* Written request: Reproduce the material that follows, please, but only from its first line to the line containing "for fly tying.", inclusive.
--- Data excerpt ---
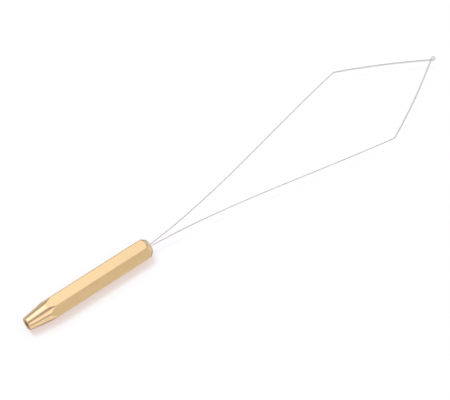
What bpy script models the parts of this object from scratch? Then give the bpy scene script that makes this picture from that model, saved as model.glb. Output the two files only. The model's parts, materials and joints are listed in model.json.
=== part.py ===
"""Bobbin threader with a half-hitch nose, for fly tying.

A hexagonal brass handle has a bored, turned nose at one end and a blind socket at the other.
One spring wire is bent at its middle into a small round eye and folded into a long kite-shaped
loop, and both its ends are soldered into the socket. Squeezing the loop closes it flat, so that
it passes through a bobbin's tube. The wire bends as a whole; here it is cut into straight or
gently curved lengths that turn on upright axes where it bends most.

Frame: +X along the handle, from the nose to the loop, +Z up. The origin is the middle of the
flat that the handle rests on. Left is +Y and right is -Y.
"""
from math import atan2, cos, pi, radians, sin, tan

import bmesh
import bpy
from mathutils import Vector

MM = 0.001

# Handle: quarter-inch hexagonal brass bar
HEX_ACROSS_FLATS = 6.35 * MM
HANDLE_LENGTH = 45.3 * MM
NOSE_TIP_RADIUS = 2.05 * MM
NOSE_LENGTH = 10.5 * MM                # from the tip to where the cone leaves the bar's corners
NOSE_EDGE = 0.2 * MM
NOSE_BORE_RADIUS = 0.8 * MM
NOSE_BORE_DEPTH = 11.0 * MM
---
* Output below:
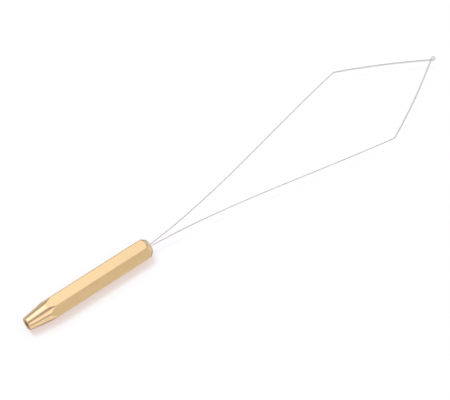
What bpy script models the parts of this object from scratch? Then give the bpy scene script that makes this picture from that model, saved as model.glb. Output the two files only. The model's parts, materials and joints are listed in model.json.
=== part.py ===
"""Bobbin threader with a half-hitch nose, for fly tying.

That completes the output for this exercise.